I also value super boring code bases with an as much as possible uniform shape. I guess that’s also helping out.

Like I said in my original comment, it’s fine for non-coding tasks, meaning I primarily use it to answer questions

Cursor 2.5 is essentially kimi and I find it eminently usable.

i use for tasks like object recognition in my family photos and cooking videos . seems to be fine

[dead]

Got a link to that API inference provider?

Just look up OpenRouter, OpenCode Go/Zen, Together, Fireworks, Cerebras, etc.

DeepSeek Platform API is worth checking out too, due to their insanely good caching and token costs.

I use DeepSeek via OpenRouter, the caching seems to work there too, you just need to force it to use DeepSeek as a provider otherwise it picks a random one every time. (You can pass a provider option in the call, or better, create a preset in your account.)

I'm Ollama Cloud which has a coding plan style model but without restrictions on the harness or direct API calls from your code.

I use novita ai

Gpt2 was too dangerous to release. We just don't see it yet.

Sure, the model itself was harmless, but it lit the fuse

Actually many of us do see that, and have been saying so for some time now.

I worked in this field since long before LLMs. Nobody outside of the field really cared about GPT2, and even insiders knew the "too dangerous" part was a PR gag at best and the first dig of the moat at worst. After all, they released smaller versions of it along with detailed instructions on training it in the paper, so anyone with a lot of compute and a bunch of internet scrapers could try to recreate it. But basically noone did, even though it would have only cost ~50k back then (and less than 3k today). A few normal users started to take notice with GPT 3, but even then it was super limited. Even instructGPT didn't cause real shockwaves, despite being very close to the final product. Only ChatGPT/3.5 finally lit the fuse and people suddenly cared about having this too.

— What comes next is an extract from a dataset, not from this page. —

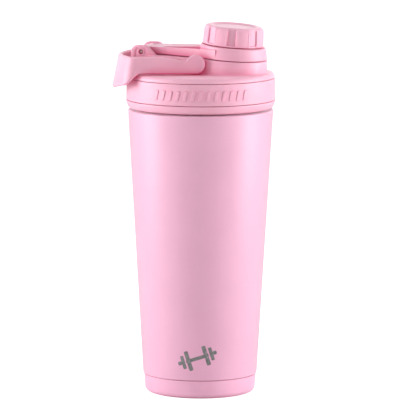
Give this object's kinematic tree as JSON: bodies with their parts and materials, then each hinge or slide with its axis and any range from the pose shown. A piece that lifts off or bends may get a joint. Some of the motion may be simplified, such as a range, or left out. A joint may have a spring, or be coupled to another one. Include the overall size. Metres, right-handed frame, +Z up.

Since we’re doing anecdotes I definitely agree GPT2 lit the fuse. It woke up a sizable chunk of people paying attention. GPT3 is when I and many others got into a full blown existential crisis - it was the bang after the fuse. Then we got a long tail of laggards and people without vision. Even today you can find a significant chunk of folks in denial still.

fair point

Is it going to actually be open source or just open weights? I'm looking forward to trying this with opencode regardless!